In France there is also the “unacceptable” right. It used to represent at most a quarter of the electorate, but these days the share is probably more like a third. Unlike the old “parties of government”, the far-right is united, with a common (if dismal) platform and a single acknowledged leader.
So, what does all this mean for the outcome of June’s legislative election? In the past, things were quite simple. There were three distinct political blocks, each commanding the support of around a third of the electorate. If, in any constituency, the candidate of the extreme right came third in the first round of the election, then the candidates of the “acceptable” right and of the left fought it out between themselves in the second round. Whatever the result, there was zero chance of a representative of the far-right getting elected.
But if the far-right candidate came either first or second in the initial round of the vote, then the third-placed candidate—whether of the acceptable right or of the left— would drop out. And in the second round he would endorse his erstwhile competitor from the other “party of government”. This arrangement was called the “republican pact”. And in the 2012 election it successfully limited the farright National Front, which placed a strong third in the first round vote, to ninth place in the second round, with just two seats out of 577 in the lower house of parliament.
The bizarre upshot of this historical pact is that France, where at least 55% of the electorate are inclined to the right, has been governed by socialists for 20 of the last 35 years. However, the coming election may lead to a very different result.
If each constituency is contested by two candidates from the left, two from the right and one from the extreme right, nobody will be in a position to enforce the republican pact. The results could be surprising. Although she is likely to lose the presidential election, National Front leader Marine Le Pen could well find herself, just one month later, presiding over the largest single party in the parliament.
This outcome could be reinforced if large numbers of the Catholic branch of the right are so disgusted by the incompetence of the party bosses in Paris that they strike “local” deals with the National Front. Such deals could see the Catholic right campaigning for the National Front’s candidate in one constituency, in return for the National Front’s support for the Catholic right candidate in the neighbouring seat.
In this world, the “white cheese” candidates and the social democrats who flocked behind independent centrist Emmanuel Macron in the second round of the presidential vote (assuming Macron, who is currently the favourite, does indeed win) could find themselves left out in the cold.
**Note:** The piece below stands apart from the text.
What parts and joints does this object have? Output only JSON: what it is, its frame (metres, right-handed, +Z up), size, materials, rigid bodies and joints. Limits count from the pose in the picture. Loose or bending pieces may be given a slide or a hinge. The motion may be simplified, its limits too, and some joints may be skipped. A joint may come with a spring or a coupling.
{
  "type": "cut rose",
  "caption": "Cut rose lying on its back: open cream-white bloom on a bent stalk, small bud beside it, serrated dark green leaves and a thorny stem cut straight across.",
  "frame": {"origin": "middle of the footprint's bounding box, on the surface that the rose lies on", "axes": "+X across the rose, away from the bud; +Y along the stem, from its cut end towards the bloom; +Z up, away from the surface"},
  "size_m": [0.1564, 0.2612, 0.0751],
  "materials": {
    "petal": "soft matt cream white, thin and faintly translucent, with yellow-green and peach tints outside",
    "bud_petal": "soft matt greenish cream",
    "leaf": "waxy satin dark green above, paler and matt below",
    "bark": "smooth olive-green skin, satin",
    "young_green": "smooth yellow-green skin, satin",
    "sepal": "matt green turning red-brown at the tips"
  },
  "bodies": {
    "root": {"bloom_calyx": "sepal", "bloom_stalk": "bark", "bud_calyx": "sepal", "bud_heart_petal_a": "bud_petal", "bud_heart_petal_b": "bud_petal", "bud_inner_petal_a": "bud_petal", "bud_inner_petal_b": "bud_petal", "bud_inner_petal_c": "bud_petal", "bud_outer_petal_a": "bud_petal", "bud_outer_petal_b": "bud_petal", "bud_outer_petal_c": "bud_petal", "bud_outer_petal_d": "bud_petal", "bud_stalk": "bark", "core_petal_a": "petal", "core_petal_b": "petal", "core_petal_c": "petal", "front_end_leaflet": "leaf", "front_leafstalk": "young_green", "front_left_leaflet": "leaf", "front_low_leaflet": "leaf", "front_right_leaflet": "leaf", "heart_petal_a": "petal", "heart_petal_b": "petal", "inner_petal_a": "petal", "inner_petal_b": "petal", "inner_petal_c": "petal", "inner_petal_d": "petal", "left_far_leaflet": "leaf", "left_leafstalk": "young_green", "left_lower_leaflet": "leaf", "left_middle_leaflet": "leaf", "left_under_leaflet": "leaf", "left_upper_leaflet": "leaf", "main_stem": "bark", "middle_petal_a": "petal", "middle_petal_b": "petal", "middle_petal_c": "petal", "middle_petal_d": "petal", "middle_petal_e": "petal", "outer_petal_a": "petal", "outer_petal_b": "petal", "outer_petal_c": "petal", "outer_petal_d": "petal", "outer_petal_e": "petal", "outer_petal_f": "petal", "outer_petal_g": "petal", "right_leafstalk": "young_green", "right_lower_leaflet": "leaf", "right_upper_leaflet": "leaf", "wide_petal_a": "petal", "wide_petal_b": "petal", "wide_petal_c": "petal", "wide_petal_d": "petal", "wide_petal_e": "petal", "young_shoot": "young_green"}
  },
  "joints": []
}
With the Catholic right and the far-right together commanding the support of close to half the electorate, the centre and centreright could find themselves struggling to win seats in the legislative election.
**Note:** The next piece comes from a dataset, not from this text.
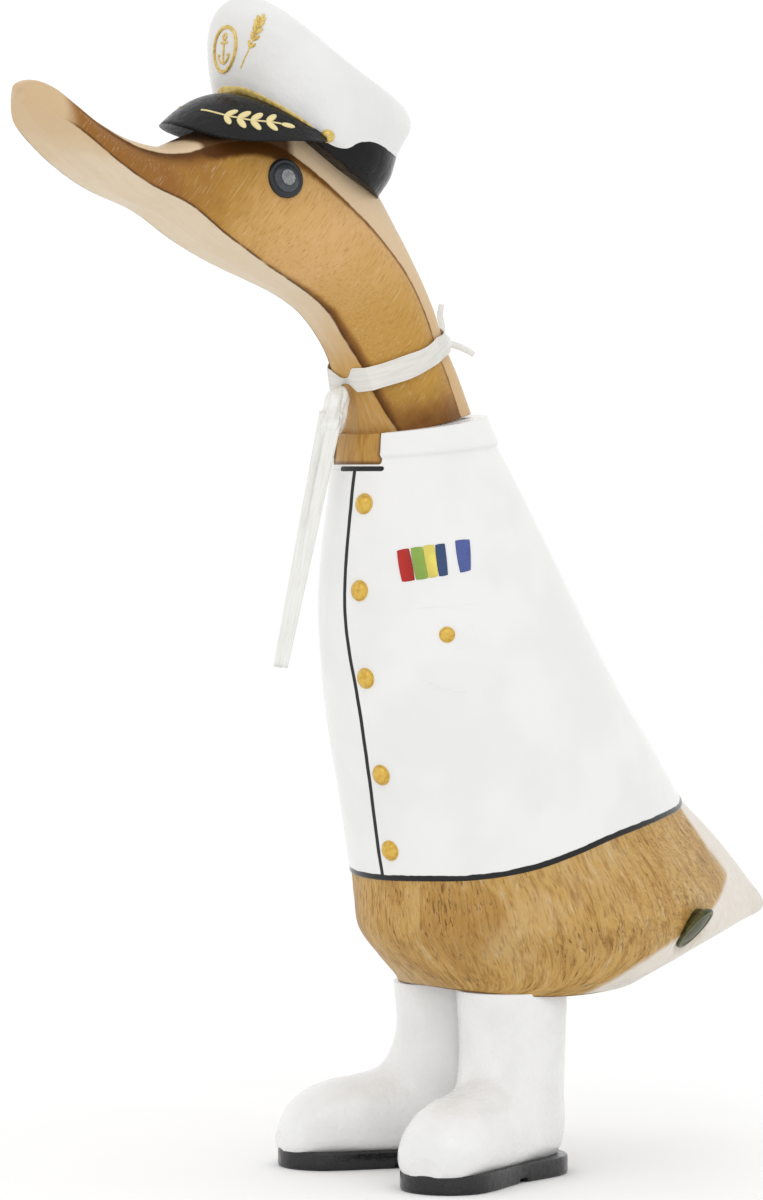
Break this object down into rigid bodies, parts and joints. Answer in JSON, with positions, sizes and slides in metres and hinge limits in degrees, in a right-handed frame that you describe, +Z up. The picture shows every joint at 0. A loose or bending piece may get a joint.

Even more likely, the candidates of the Socialist Party, having effectively split in two, could face an electoral wipeout, much as they did last week in the Netherlands. In France, the final result could either be an ungovernable parliament in which no party commands a majority, or a stable parliament dominated by the National Front and the Catholic right.
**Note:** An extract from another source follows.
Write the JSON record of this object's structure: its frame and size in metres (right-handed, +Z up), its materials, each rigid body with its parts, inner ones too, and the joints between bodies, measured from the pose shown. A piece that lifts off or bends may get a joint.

Whichever the outcome, it will be the consequence of the ongoing collapse of the left, a collapse which is happening not just in France and the Netherlands, but in the UK, Italy, and elsewhere. Around the world, the left now finds itself in much the same situation as the British Liberal Party in the early 20th century when the Labour Party began its rise: about to disappear but as yet unaware of it. To govern at the center when the left is collapsing requires a swift move to the right. The alternative is annihilation.